Atlanta Falcons lose 2016 pick for pumping fake noise
For those out there who actually know something about the game, increasing crowd noise can adversely affect the play-calling ability of the visiting team’s offense and special teams, most often resulting in frequent “false start” and/or “delay of game” calls (resulting in negative penalty yards) and a disruption of the team’s rhythm and making scoring more difficult.
Packers’ Aaron Rodgers prefers overinflated footballs, likes to push the limit
Probably not as easy to notice if referees and the League aren’t tipped off.
Chargers fined $20,000 after ‘Stickum’ towel inquiry
In wake of Chargers Stickum accusations, some NFL alums say cheating is part of the game
Talk about a mixed message: the NFL said the use of “stickum towels” wasn’t a violation, fined them anyway, meanwhile former players say cheating is business as usual. A sentiment that doesn’t match the anguish of the sanctimonious.
Speaking of stickum, as mentioned in a previous post….
Jerry Rice on stickum use: ‘All players did it’

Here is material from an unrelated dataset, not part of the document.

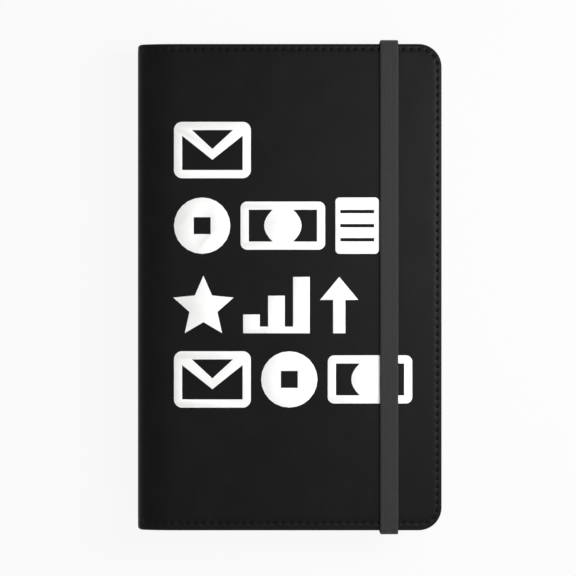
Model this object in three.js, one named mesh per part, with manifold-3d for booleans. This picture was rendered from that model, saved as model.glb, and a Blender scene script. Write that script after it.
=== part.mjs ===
// A soft black ring binder for one hundred savings envelopes, closed and lying on its back cover.
// Units are millimetres and +Z is up. X runs from the spine to the fore-edge, Y runs up the cover.
// The origin is the middle of the footprint, on the surface that the back cover lies on.

import * as THREE from 'three';
import { mergeVertices } from 'three/addons/utils/BufferGeometryUtils.js';
import Module from 'manifold-3d';

const wasm = await Module();
wasm.setup();

// Covers
const COVER_WIDTH = 119;
const COVER_HEIGHT = 190;
const COVER_THICKNESS = 2.5;
const INNER_DEPTH = 22;
const FORE_CORNER_RADIUS = 9;
const SPINE_CORNER_RADIUS = 2.5;
const EDGE_ROUND = 0.75;
const FRONT_ROLL_WIDTH = 9;
const FRONT_ROLL_DROP = 1.75;
const BACK_ROLL_WIDTH = 3;
const BACK_ROLL_RISE = 1.5;
const ROLL_FULLNESS = 0.8;
const SPINE_THICKNESS = 2;
const FOLD_GAP = 0.3;

// Inner pocket and card slots on the front cover
const POCKET_THICKNESS = 0.75;
const POCKET_WIDTH = 78;
const POCKET_HEIGHT = 174;
const POCKET_EDGE_MARGIN = 5;
const POCKET_CORNER_RADIUS = 4;
const POCKET_MOUTH_DEPTH = 7;
const CARD_SLOT_COUNT = 3;
const CARD_SLOT_THICKNESS = 0.5;
const CARD_SLOT_WIDTH = 62;
const CARD_SLOT_HEIGHT = 24;
const CARD_SLOT_PITCH = 26;
const CARD_SLOT_FIRST_Y = 20;
const CARD_SLOT_CORNER = 1;

// Elastic band
const BAND_WIDTH = 7;
const BAND_THICKNESS = 1;
const BAND_FROM_SPINE = 98.5;
const BAND_CLEARANCE = 0.5;
const BAND_TUCK = 8;
const BAND_OUTER_BEND = 1.75;
const BAND_SLOT_CLEARANCE = 0.25;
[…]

Cris Carter: If Jerry Rice used stickum, he cheated
San Francisco 49er Jerry Rice wasn’t just another player. His resume was a no-brainer when it came to voting him into the NFL Hall of Fame. Whether or not he deserves an asterisk next to his name is a discussion that may be coming sooner, rather than later.
And as for holier-than-thou, Mr. Integrity Cris Carter…?
Cris Carter admits to bounties
But while the clueless in the media (who I often point out couldn’t tell you what division the Tennessee Titans are in but yet are experts on the Patriots’ “history” of cheating) point their fingers of guilt at New England, there are teams whose notorious reputations for cheating are quite extensive and documented.
According to the website Your Team Cheats*,
“So you think there’s only one NFL team that cheats? You’re wrong. All 32 NFL teams cheat. Yup, even your favorite team is a dirty cheater, but since they are not that good, nobody really cares.”
Its creators rank each team’s documented “cheats” for severity — the Patriots actually fall in the middle of the pack among the NFL’s biggest cheaters at No. 15. Also — and we’re sure this is purely coincidental — here are the top four cheaters in the NFL, again per the site’s arbitrary rankings:
1. Denver Broncos
2. Pittsburgh Steelers
3. New York Jets
4. Indianapolis Colts
Coincidentally, those four teams probably would be considered the Patriots’ four biggest rivals. Not only that, the New York Giants — who have defeated the Patriots twice in the Super Bowl — come in at No. 6, and New England’s other biggest rivals, the Baltimore Ravens, come in at No. 7.
— NESN, 5/15/15
And one can’t fault the Patriots in not trusting the ability of the League to fairly conduct an investigation when internal, anonymous NFL “sources” arbitrarily release juicy little tidbits to the media for the expressed purpose of leading public opinion in a desired direction.
The investigation found the footballs were inflated 2 pounds per square inch below what’s required by NFL regulations during the Pats’ 45-7 victory over the Indianapolis Colts, according to sources.
— ESPN, 1/21/15
The other 10 balls that reportedly were two pounds under may have been, as the source explained it, closer to one pound below 12.5 PSI.
— NBC Sports, 1/25/15
Meanwhile, Fox Sports and NBC Sports have cited unnamed sources who claim that an unidentified attendant who took 24 game balls into a bathroom before the game is being eyed as a person of interest in the scandal.
— MSNBC, 1/28/15
In conversations I’ve had with several key sources who always have a good sense of what goes on at 345 Park Ave., there is little doubt that Goodell considers Brady’s role in DeflateGate a serious violation.
— New York Daily News, 5/8/15
If the NFL is really interested in the public’s perception when it comes to the “integrity of the game”, then they shouldn’t go about making cheating appear to be something isolated to ONE team and then whisper selective, incriminating, albeit circumstantial evidence to manipulate public opinion.
A fish rots from the head and that starts with Roger Goodell on down and when it comes to the “integrity of the game”, also take a look at the half-assed officiating. The Dallas Cowboys would probably agree.